Ilona Felicjańska przez długi czas sprawiała wrażenie, jakby liczyła na to, że jej mąż Andrzej Rybkowski wytrwa przy niej tak samo jak ona przy nim, gdy stracił swój majątek. Rodzina rzeczywiście wspierała ja podczas głośnego odwyku (zobacz: "Tak trzeźwieje kobieta"). Nie wiadomo, co poszło nie tak. Rybkowski uznał jednak, że Ilona nie rokuje dobrze i postanowił odseparować od niej dzieci. Modelka najwyraźniej wyszła już z fazy zaprzeczania i udawania, że w jej małżeństwie wszystko układa się świetnie.

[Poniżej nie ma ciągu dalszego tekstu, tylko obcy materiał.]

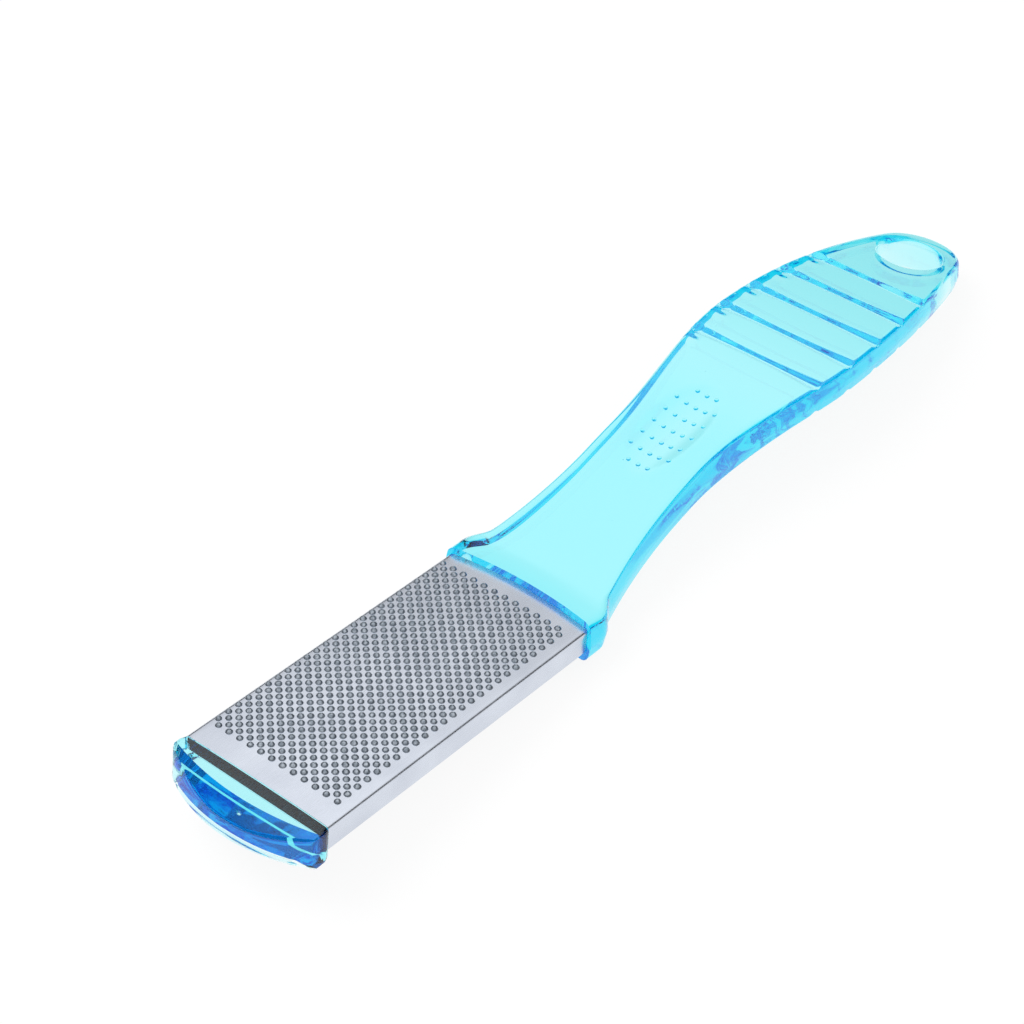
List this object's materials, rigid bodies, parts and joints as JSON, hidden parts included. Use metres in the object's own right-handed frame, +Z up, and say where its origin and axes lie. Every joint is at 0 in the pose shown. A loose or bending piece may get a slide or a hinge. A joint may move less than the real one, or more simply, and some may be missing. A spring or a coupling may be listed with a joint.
{
  "type": "foot file",
  "caption": "Double-sided foot file: rasp plates on a flat head, clear moulded body, arched grooved handle with a thumb rest and a hanging hole.",
  "frame": {"origin": "on the table under the middle of the tool's bounding box, as it lies at rest on the collar and the tip", "axes": "+X from the nose towards the tip of the handle, +Z up, the coarse plate facing up"},
  "size_m": [0.2034, 0.0318, 0.0166],
  "materials": {
    "clear_plastic": "clear tinted moulding, polished",
    "rasp_steel": "satin nickel"
  },
  "bodies": {
    "root": {"body": "clear_plastic", "coarse_plate": "rasp_steel", "fine_plate": "rasp_steel"}
  },
  "joints": []
}
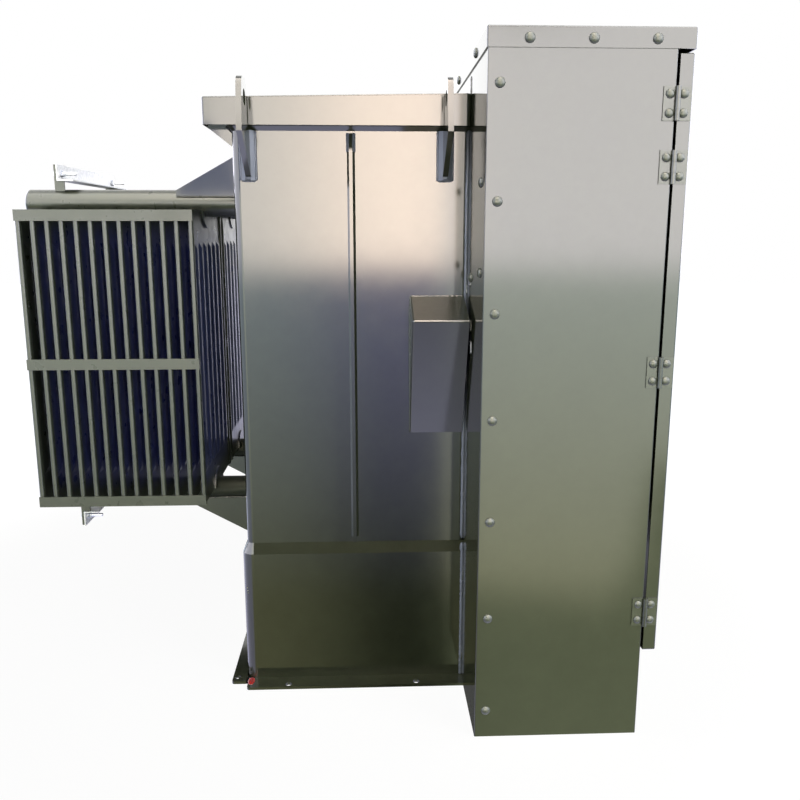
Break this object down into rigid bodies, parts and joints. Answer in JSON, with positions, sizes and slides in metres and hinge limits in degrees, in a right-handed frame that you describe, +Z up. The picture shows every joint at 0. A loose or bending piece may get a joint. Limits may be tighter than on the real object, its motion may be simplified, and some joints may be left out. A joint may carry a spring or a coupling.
{
  "type": "pad-mounted power transformer",
  "caption": "Floor-standing oil-filled power transformer with a two-door terminal cabinet in front and panel radiators behind.",
  "frame": {"origin": "on the ground, under the centre of the overall box", "axes": "+Z up; the cabinet doors face -Y and the radiators are at +Y; +X is the right-hand side seen from the doors' side"},
  "size_m": [1.874, 1.788, 1.75],
  "materials": {
    "enamel": "semi-gloss olive green enamel on steel plate",
    "radiator_enamel": "semi-gloss olive green enamel on thin sheet",
    "hinge_steel": "enamelled steel",
    "galvanised_steel": "hot-dip galvanised",
    "bushing_resin": "moulded epoxy",
    "terminal_brass": "cast and machined"
  },
  "bodies": {
    "housing": {"tank_shell": "enamel", "tank_floor": "enamel", "tank_skirt": "enamel", "tank_curb": "enamel", "tank_cover": "enamel", "front_plate": "enamel", "rear_base_strip": "enamel", "left_base_strip": "enamel", "right_base_strip": "enamel", "lug_pads": "enamel", "left_lifting_lugs": "enamel", "right_lifting_lugs": "enamel", "left_side_stiffener": "enamel", "right_side_stiffener": "enamel", "left_side_box": "enamel", "right_side_box": "enamel", "left_side_panel": "enamel", "right_side_panel": "enamel", "roof_cap": "enamel", "front_sill": "enamel", "compartment_barrier": "enamel", "left_hinge_frame_leaves": "hinge_steel", "right_hinge_frame_leaves": "hinge_steel", "left_radiator_panels": "radiator_enamel", "right_radiator_panels": "radiator_enamel", "left_top_header": "radiator_enamel", "left_bottom_header": "radiator_enamel", "right_top_header": "radiator_enamel", "right_bottom_header": "radiator_enamel", "left_radiator_bars": "radiator_enamel", "right_radiator_bars": "radiator_enamel", "header_gussets": "radiator_enamel", "tie_brackets": "radiator_enamel", "top_tie_angle": "galvanised_steel", "bottom_tie_angle": "galvanised_steel", "hv_bushings": "bushing_resin", "lv_bushings": "terminal_brass", "oil_level_gauge": "terminal_brass", "oil_thermometer": "terminal_brass", "drain_valve": "terminal_brass"},
    "left_door": {"left_door": "enamel", "left_hinge_door_leaves": "hinge_steel"},
    "right_door": {"right_door": "enamel", "right_hinge_door_leaves": "hinge_steel", "door_handle": "hinge_steel"}
  },
  "joints": [
    {"name": "left_door_hinge", "type": "hinge", "parent": "housing", "child": "left_door", "pos_m": [-0.931, -0.832, 0.97], "axis": [0, 0, -1], "range_deg": [0, 120]},
    {"name": "right_door_hinge", "type": "hinge", "parent": "housing", "child": "right_door", "pos_m": [0.931, -0.832, 0.97], "axis": [0, 0, 1], "range_deg": [0, 120]}
  ]
}
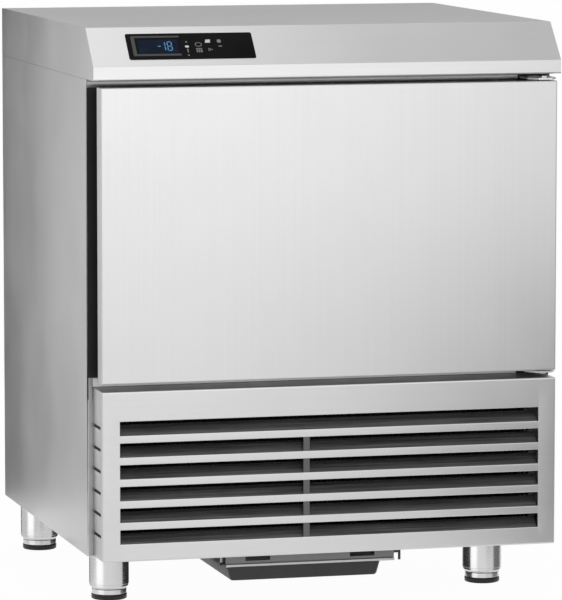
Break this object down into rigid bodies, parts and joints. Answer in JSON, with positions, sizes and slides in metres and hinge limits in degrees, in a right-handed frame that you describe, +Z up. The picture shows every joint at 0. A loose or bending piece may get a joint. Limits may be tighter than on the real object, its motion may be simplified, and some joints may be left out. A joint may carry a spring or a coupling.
{
  "type": "blast chiller",
  "caption": "Under-counter stainless blast chiller with one insulated door, sloped control fascia, louvred front panel, round legs and slide-out drip tray.",
  "frame": {"origin": "on the floor under the middle of the overall box", "axes": "+X to the hinge side (right when facing the door), +Y to the back, +Z up; the door faces -Y"},
  "size_m": [0.75, 0.74, 0.914],
  "materials": {
    "stainless_steel": "fine brushed",
    "zinc_coated_sheet": "dull zinc",
    "black_plastic": "satin black",
    "grey_plastic": "satin grey",
    "seal_rubber": "matt",
    "foam_core": "rigid foam",
    "black_glass": "gloss black",
    "coil_fins": "bare fins",
    "copper_tube": "bare copper",
    "black_enamel": "black enamel"
  },
  "bodies": {
    "cabinet": {"hood_cover": "stainless_steel", "display_lens": "black_glass", "display_module": "black_plastic", "control_board_box": "grey_plastic", "side_panel_left": "stainless_steel", "side_panel_right": "stainless_steel", "back_panel": "zinc_coated_sheet", "rear_vent_panel": "zinc_coated_sheet", "power_inlet_gland": "black_plastic", "base_chassis": "zinc_coated_sheet", "compartment_post_front_left": "zinc_coated_sheet", "compartment_post_front_right": "zinc_coated_sheet", "compartment_post_rear_left": "zinc_coated_sheet", "compartment_post_rear_right": "zinc_coated_sheet", "door_frame": "black_plastic", "chamber_insulation": "foam_core", "chamber_liner": "stainless_steel", "drain_tube": "grey_plastic", "tray_rack_left": "stainless_steel", "tray_rack_right": "stainless_steel", "evaporator_fan_panel": "stainless_steel", "evaporator_fan_motor": "black_enamel", "evaporator_coil": "coil_fins", "condenser_coil": "coil_fins", "condenser_fan_shroud": "zinc_coated_sheet", "condenser_fan_motor": "black_enamel", "compressor_shell": "black_enamel", "compressor_feet_plate": "black_enamel", "electrical_box": "grey_plastic", "liquid_receiver": "black_enamel", "discharge_pipe": "copper_tube", "liquid_pipe": "copper_tube", "suction_pipe": "copper_tube", "liquid_feed_pipe": "copper_tube", "front_grille_panel": "stainless_steel", "grille_tie_strip": "stainless_steel", "leg_sleeve_front_left": "stainless_steel", "leg_sleeve_front_right": "stainless_steel", "leg_sleeve_rear_left": "stainless_steel", "leg_sleeve_rear_right": "stainless_steel", "hinge_bracket_top": "stainless_steel", "hinge_bracket_bottom": "stainless_steel", "drip_tray_runner_left": "black_enamel", "drip_tray_runner_right": "black_enamel"},
    "door": {"door_outer_pan": "stainless_steel", "door_core": "foam_core", "door_inner_pan": "stainless_steel", "door_gasket": "seal_rubber", "door_grip_profile": "black_plastic", "door_hinge_profile": "black_plastic", "door_bush_top": "black_plastic", "door_bush_bottom": "black_plastic"},
    "condenser_fan": {"condenser_fan_blade": "black_plastic"},
    "evaporator_fan": {"evaporator_fan_blade": "black_plastic"},
    "tray_carrier": {"drip_tray": "black_plastic", "drip_tray_front_rail": "zinc_coated_sheet"},
    "levelling_foot_front_left": {"foot_front_left": "black_plastic"},
    "levelling_foot_front_right": {"foot_front_right": "black_plastic"},
    "levelling_foot_rear_left": {"foot_rear_left": "black_plastic"},
    "levelling_foot_rear_right": {"foot_rear_right": "black_plastic"}
  },
  "joints": [
    {"name": "door_hinge", "type": "hinge", "parent": "cabinet", "child": "door", "pos_m": [0.347, -0.354, 0.5965], "axis": [0, 0, 1], "range_deg": [0, 110]},
    {"name": "drip_tray_slide", "type": "slide", "parent": "cabinet", "child": "tray_carrier", "axis": [0, -1, 0], "range_m": [0, 0.27]},
    {"name": "condenser_fan_spin", "type": "hinge", "parent": "cabinet", "child": "condenser_fan", "pos_m": [-0.135, -0.1957, 0.20965], "axis": [0, -1, 0], "continuous": true},
    {"name": "evaporator_fan_spin", "type": "hinge", "parent": "cabinet", "child": "evaporator_fan", "pos_m": [0, 0.149, 0.597], "axis": [0, -1, 0], "continuous": true},
    {"name": "foot_level_front_left", "type": "slide", "parent": "cabinet", "child": "levelling_foot_front_left", "axis": [0, 0, -1], "range_m": [0, 0.025]},
    {"name": "foot_level_front_right", "type": "slide", "parent": "cabinet", "child": "levelling_foot_front_right", "axis": [0, 0, -1], "range_m": [0, 0.025]},
    {"name": "foot_level_rear_left", "type": "slide", "parent": "cabinet", "child": "levelling_foot_rear_left", "axis": [0, 0, -1], "range_m": [0, 0.025]},
    {"name": "foot_level_rear_right", "type": "slide", "parent": "cabinet", "child": "levelling_foot_rear_right", "axis": [0, 0, -1], "range_m": [0, 0.025]}
  ]
}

Jestem w trakcie rozwodu - przyznała w Dzień Dobry TVN. To spora zmiana od czasu, gdy utrzymywała, że wszystko jest w porządku, po prostu mążtylko sprzedaje ich wspólne mieszkanie poniżej wartości rynkowej. Mam nadzieję, że na pierwszej rozprawie ten rozwód dojdzie do skutku. Nie chcę już mieszkać z moim obecnym byłym mężem, więc żeby wyprowadzić się z tego mieszkania, muszę je sprzedać.
Niestety, biorąc pod uwagę, że Rybkowski zamierza odebrać jej dzieci, nie ma raczej szans na orzeczenie rozwodu w ciągu jednej rozprawy. Bez prania brudów zapewne się nie obejdzie.
Jej mąż chce przejąć opiekę nad dziećmi. Ona nie chce na to pozwolić - potwierdza w Super Expressie znajomy rodziny. Ta sprawa może się długo ciągnąć.